Thelma & Louise: The Last Journey – Made in 2001 by Charles de Lauzirika for the film’s tenth anniversary, this lengthy documentary is divided into three parts—Part 1, Conception; Part 2, Production; and Part 3, Reaction and Resonance. Featured are director Ridley Scott; screenwriter Callie Khouri; actors Susan Sarandon, Geena Davis, Brad Pitt, Christopher McDonald, Michael Madsen, Stephen Tobolowsky, and Jason Beghe; producer Mimi Polk Gitlin; and composer Hans Zimmer. The making of the film from every possible perspective is covered.
Original Theatrical Featurette – This promotional film features actors Susan Sarandon and Geena Davis, director Ridley Scott, and behind-the-scenes footage.
Extended Scenes – These include Extended Ending, Extended Ending with Director’s Commentary, First Motel, Talkin’ ‘Bout Darryl, Hal on the Case, Second Motel, Thelma and J.D., and Looking for a Break.
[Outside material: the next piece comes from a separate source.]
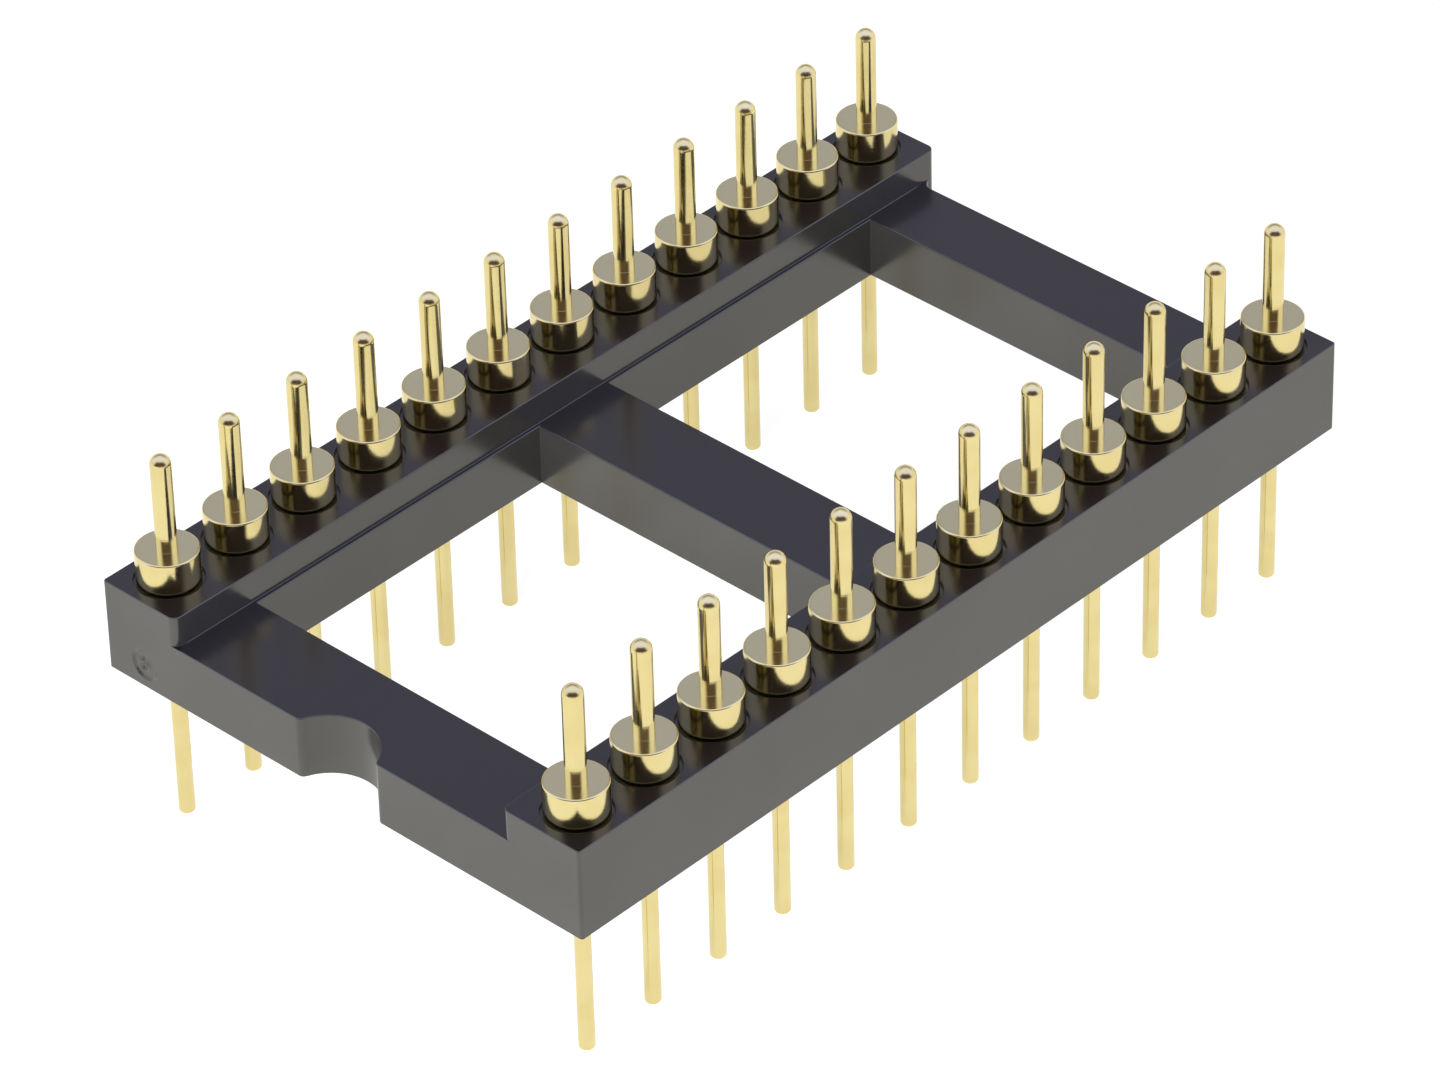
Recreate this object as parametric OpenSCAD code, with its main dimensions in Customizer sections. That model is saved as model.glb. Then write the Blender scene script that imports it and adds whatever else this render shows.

Storyboards: The Final Chase – Storyboards are shown in split screen with corresponding film footage, the boards at the top and the footage at the bottom. Scott talks about the importance of storyboarding.
Storyboards – Storyboards alone are shown full screen accompanied by Hans Zimmer’s score.
Deleted Scenes – These 10 scenes were cut to eliminate redundancy, maintain the pace, or keep the running time reasonable. They include Silver Bullet Getaway, An Imperfect Clue, Police Sketches, Smitten with J.D., Human Behavior, Hal at Home, Jimmy, J.D., and the Law, Fear of God, On the Road, and Hot Pursuit.
Music Video – This 1991 video features musician Glenn Frey and his song Part of Me, Part of You from the soundtrack to Thelma & Louise.
The stories behind the making of Thelma & Louise as every bit as interesting as the film itself, and this fairly comprehensive collection of extras proves that fact. When combined with the lovely new 4K presentation of the film, Criterion’s UHD for Thelma & Louise is the definitive release of the film to date. It’s a beautiful way to continue the journey for these two characters, preserved forever on disc.